Baixa à sepultura, nesta manhã, no cemitério Primaveras 1, em Guarulhos, na Grande São Paulo, o corpo de PC Siqueira, influenciador digital de 37 anos, o primeiro youtuber brasileiro. Ele se matou em seu apartamento na zona sul da capital paulista, depois de ingerir álcool, substâncias entorpecentes e medicamentos.
Sofria de depressão e se tratava da doença. Em junho de 2020, Siqueira fora alvo de uma postagem no Twitter na qual aparecia num suposto chat em que supostamente compartilhava fotos íntimas de uma menina de 6 anos. A Polícia Civil de São Paulo abriu inquérito e apreendeu equipamentos eletrônicos na casa dele.
Em fevereiro de 2021, a Polícia Técnica divulgou o resultado da perícia nos computadores, celular e aparelhos de videogame de PC Siqueira. O laudo não encontrou nenhum registro que fosse capaz de incriminá-lo. Mesmo assim, sua carreira como influenciador digital, que já estava em declínio, sofreu um forte e definitivo abalo.
A perícia concluiu: “PC Siqueira não armazenava ou compartilhava fotos ou vídeos de conteúdo pornográfico de menores de idade, não teve conversas com outras pessoas sobre o tema e tampouco fez buscas em sites de pesquisas a respeito do assunto”. Àquela altura, porém, o estrago estava feito. A internet é cruel e não perdoa. Siqueira não suportou.
Jéssica Vitória Canedo, 22 anos de idade, também não suportou o efeito deletério de ver seu nome exposto no perfil de entretenimento Choquei. Diálogos criados por inteligência artificial simularam uma conversa íntima dela com o humorista Whindersson Nunes. Era tudo falso. A mãe de Jéssica pediu a retirada do conteúdo, Nunes, idem.
O conteúdo só foi retirado depois que Jéssica se matou. Ontem, o Choquei lavou as mãos por meio de nota oficial na qual diz que “passa por um profundo processo de reavaliação interna dos métodos adotados visando a implementação de filtros e códigos de conduta para evitar que episódios dessa natureza voltem a acontecer”.
“A gente nunca produz conteúdo”, desculpou-se Raphael Sousa, administrador do perfil Choquei, que acumula mais de 20 milhões de seguidores nas diversas redes. “O que a gente posta é conteúdo replicado.

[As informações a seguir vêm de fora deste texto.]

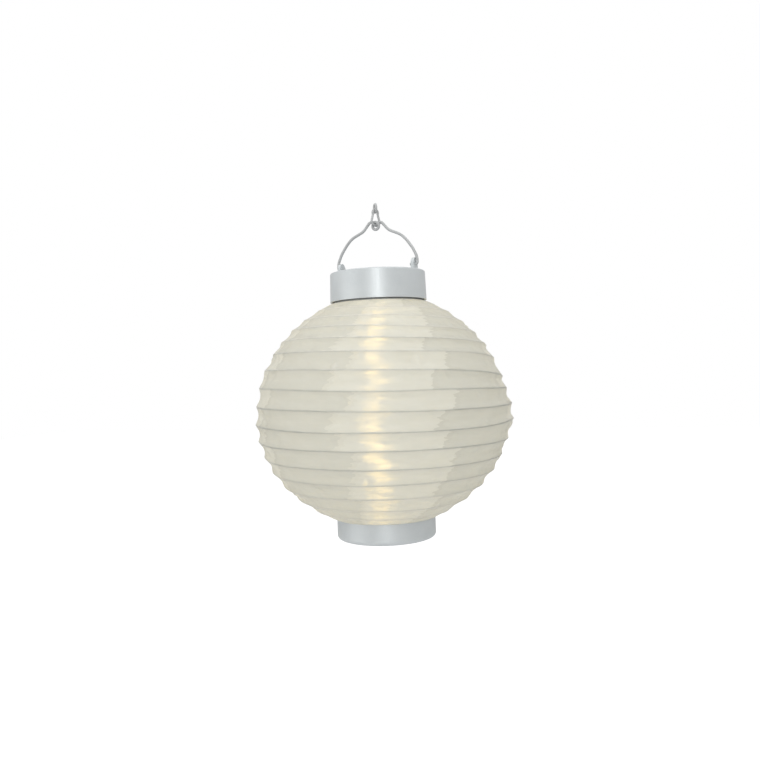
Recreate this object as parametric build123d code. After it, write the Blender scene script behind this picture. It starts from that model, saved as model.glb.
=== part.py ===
from build123d import *

import math
import os

# A hanging lantern with a spiral-ribbed globe of cloth between two plastic caps, lit by a small
# solar unit in the top cap. Millimetres, +Z up. The origin is the hang point: the inner top of
# the small ring, so that everything else is at negative Z. The bail lies in the XZ plane.

# Small ring and pear-shaped link
RING_WIRE = 1.8
RING_BORE = 4.8
RING_TURN = 127.0  # degrees about Z from the XZ plane
LINK_WIRE = 2.0
LINK_TOP_BEND = 2.7  # radii of the wire's centreline
LINK_BOTTOM_BEND = 4.7
LINK_TOP_Z = -3.4
LINK_BOTTOM_Z = -16.0
LINK_TURN = 65.0

# Bail
BAIL_WIRE = 2.2
EYE_BEND = 2.8
EYE_TOP_Z = -13.4
EYE_CORNERS = 8
EYE_STEP = 1.12  # half the distance between the two crossing strands
BAIL_HALF_WIDTH = 33.4
PIVOT_Z = -48.5
BAIL_END_X = 27.6
SHOULDER_X = 4.6
ARM_POINTS = ((10.2, 1.0, -20.0), (20.6, 0.7, -24.6), (25.4, 0.5, -29.6), (30.0, 0.3, -36.0))
ARM_FOOT_Z = -43.2
SHOULDER_BEND = 2.6
HOLLOW_BEND = 10.0
ARM_BENDS = (16.0, 30.0, 26.0, 12.0)
ELBOW_BEND = 1.4

# Top cap
CAP_TOP_Z = -53.0
CAP_HEIGHT = 22.5
CAP_TOP_RADIUS = 37.2
CAP_BOTTOM_RADIUS = 37.8
CAP_WALL = 1.6
CAP_ROOF = 1.8
CAP_EDGE = 1.2
EAR_RADIUS = 4.9
EAR_INNER_X = 29.6
EAR_THICKNESS = 2.4
PIVOT_PLAY = 0.05  # radial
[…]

Isso aí é papel de jornalista.” Quer dizer: confirmar se a informação que divulga está correta não é problema dele, mas dos outros.
PC Siqueira foi cancelado por milhares de seguidores; Jéssica, que também sofria de depressão, teve sua imagem vilipendiada nas redes sociais. Quem pagará pela morte dos dois? Quem ganhou e continuará a ganhar com casos como esses? O linchamento digital rende likes e engajamento. Com isso ganham as plataformas que o incentivam.
Observa Pedro Doria, jornalista especializado no assunto:
“As redes não são um jogo. Mobilizam a vida de pessoas e afetam o destino de sociedades. Todo influenciador com grande alcance precisa compreender que uma audiência grande impõe responsabilidade. Traz dinheiro, mas impõe obrigações éticas perante a comunidade. […] Bolsonaro passou, e paramos de discutir os efeitos dos algoritmos. A nova geração de inteligência artificial vai turbiná-los. O problema não acabou e ficará pior.”